After the Civil War when it became legal for blacks to be educated, Maryland and nineteen other Southern states established segregated schools for black children. Frederick had schools for the blacks; Emmitsburg had only one public school, for whites only. St. Euphemia's parochial school of St. Joseph's Church, run by the Daughters of Charity, set aside one room in this school for the teaching of black children.

In 1940 circumstances made it necessary for Barbara to come from her home in Washington to live with her paternal grandmother in Emmitsburg. Her grandmother enrolled her in St. Euphemia's School where one sister was assigned to teach the black children, all of whom were taught in this one room.

All of the children of Barbara's grandmother had attended this school. Sister Beata, the teacher, was beloved by these 20 or so children. When Barbara was in school she was one of only three students, herself and cousins Kenny and Joe. These three were taught writing, reading, arithmetic and religion. Father Rogers was the priest at St. Joseph’s. Sister Josephine was the principal of the school and Sister Veronica was the teacher for the black children.

There were no privileges for the black children with the exception of being schooled. They were not allowed to play either in the school or on the playground with the white children. There was not an indoor bathroom for them either. Their "bathroom" was an outhouse in the back of the school. Neither were they allowed to use the drinking fountain. The black children had a separate playground and a separate entrance to the school. (We all can surely remember seeing pictures during the 60s where drinking fountains and restrooms were clearly marked "Whites only." The black children were Catholic, and were instructed in the Catholic faith, and when they went to church they were limited to the back pews of the church.

There were other restrictions for the black children in Emmitsburg. Barbara remembers that on August 5, 1945, the day Word War II ended, bells were rung all over Emmitsburg in celebration of victory. The old movie house, the Gem, was close to the fire hall and the white children on their way to the movies lined up for a turn at ringing the Fire Hall bell. Barbara and her cousins stood by hoping against hope that they, too, might have a tug in celebrating this victory. No one offered them the rope even though four members of her family were serving in the Armed Forces. Sad.

Barbara had completed 8 grades in four years at St. Euphemia's, but when at the age of 10 she returned to D.C. she was placed back in the 5th grade, the appropriate grade for her age.

When after high school, she wanted to enter the convent of the Daughters of Charity she was refused. The convent was open to white women only. After several other attempts she was accepted by the Franciscan Sisters of Atonement at Graymoor, Harrison, New York. She was with the Franciscans for 15 years, six of which she spent in Utah and four in Brazil.

Some years after leaving the Dominicans, she returned to Emmitsburg and was secretary to Presidents Wickenheiser and Houston. She is now involved in volunteer work with the Daughters of Charity at the Seton Center Outreach Program.

Barbara is a friend of mine and I have spoken with her several times about her experiences in Emmitsburg when she was young and at St. Euphemia's School. I asked her how she felt about the treatment she and the other black children had received. Her answer was, "That's the way things were."

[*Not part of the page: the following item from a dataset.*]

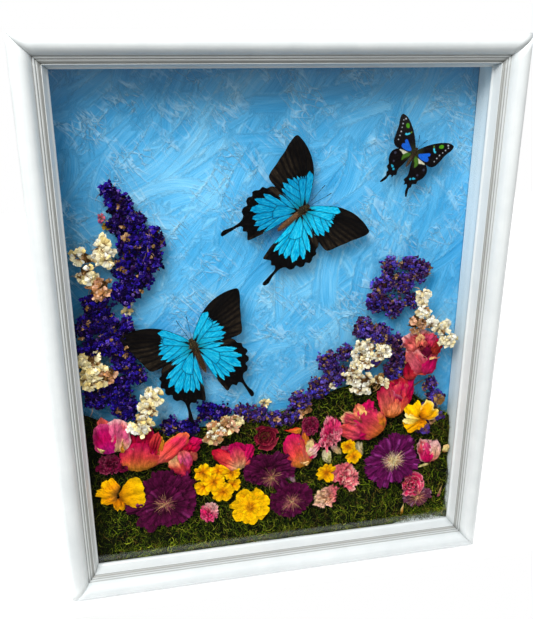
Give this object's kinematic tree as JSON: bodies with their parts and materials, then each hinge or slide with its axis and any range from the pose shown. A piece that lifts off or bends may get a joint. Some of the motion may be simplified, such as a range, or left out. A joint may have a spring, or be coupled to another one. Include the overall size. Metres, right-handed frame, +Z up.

I end here with a recent quote from Barbara: "I have no regrets about my early school experiences. The sisters, Veronica and Josephine, were very kind to their charges. In spite of the segregation the Sisters instilled in my heart a deep love for my faith and the Church, qualities that have helped me all through my life."

Please note: In the 40's when Sister Veronica died the Daughters of Charity made the decision to integrate the black students rather than assigning another Sister for them.